L'Etat doit faire preuve de miséricorde
L'Etat devrait ménager aux personnes âgées qui ne veulent plus vivre le droit de partir, écrit De Volkskrant :
«Les séniors sont de plus en plus nombreux à ressentir le besoin de décider eux-mêmes, après mûre réflexion et sans pression extérieure, quand ils sont arrivés au bout de leur vie. Les opposants [à l'euthanasie] soulignent les déficits dans les soins et le manque d'amour du prochain. Il est bien évidemment préférable que les personnes âgées ne souffrent pas de la solitude. On dénombre toutefois de nombreux exemples de personnes âgées qui ne voulaient plus vivre bien qu'elles soient entourées de l'amour d'amis et de parents. De pareilles situations ont souvent donné lieu à de douloureux suicides. Les ministres ont eu raison de faire valoir que les personnes dans cette situation avaient droit d'attendre de l'Etat qu'il les aide au lieu de les persécuter. Le projet soulève beaucoup de questions encore en suspens. ... Mais le cabinet va dans le bon sens quand il prend la miséricorde comme point de départ.»
Une décision dangereuse
Le projet du gouvernement néerlandais peut compter sur l'appui de la majorité parlementaire. Trouw appelle à ne pas précipiter les décisions :
«Les experts nous le disent : les séniors qui ne veulent plus vivre sont largement minoritaires.

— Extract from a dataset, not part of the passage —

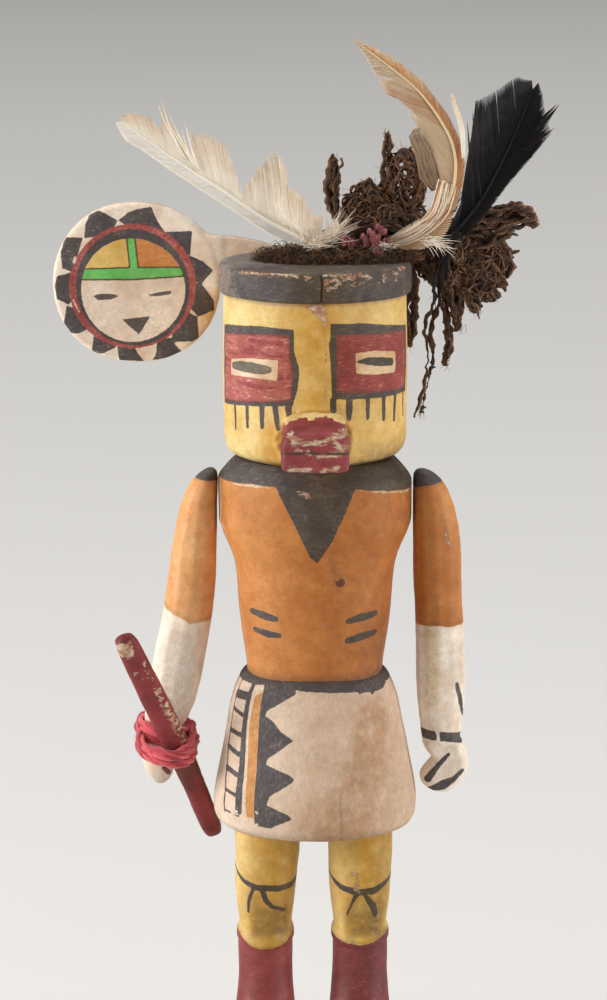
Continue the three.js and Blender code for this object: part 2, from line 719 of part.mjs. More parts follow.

Rien ne justifie donc un changement radical de la loi, qui entraînerait de surcroît le risque considérable que les personnes âgées et les médecins subissent une pression. ... On peut aussi se demander si les séniors peuvent décider seuls de leur fin de vie, sans que la famille ou d'autres personnes ne s'en mêlent. ... Eriger l'autonomie en idéal suprême est déjà en soi une hypothèse douteuse. Mais accorder un rôle à l'Etat quand on parle de fin de vie autonome est non seulement en contradiction avec le concept d'autonomie, mais également dangereux. ... Sur ce sujet, notre société qui avance encore à tâtons devrait faire preuve de retenue.»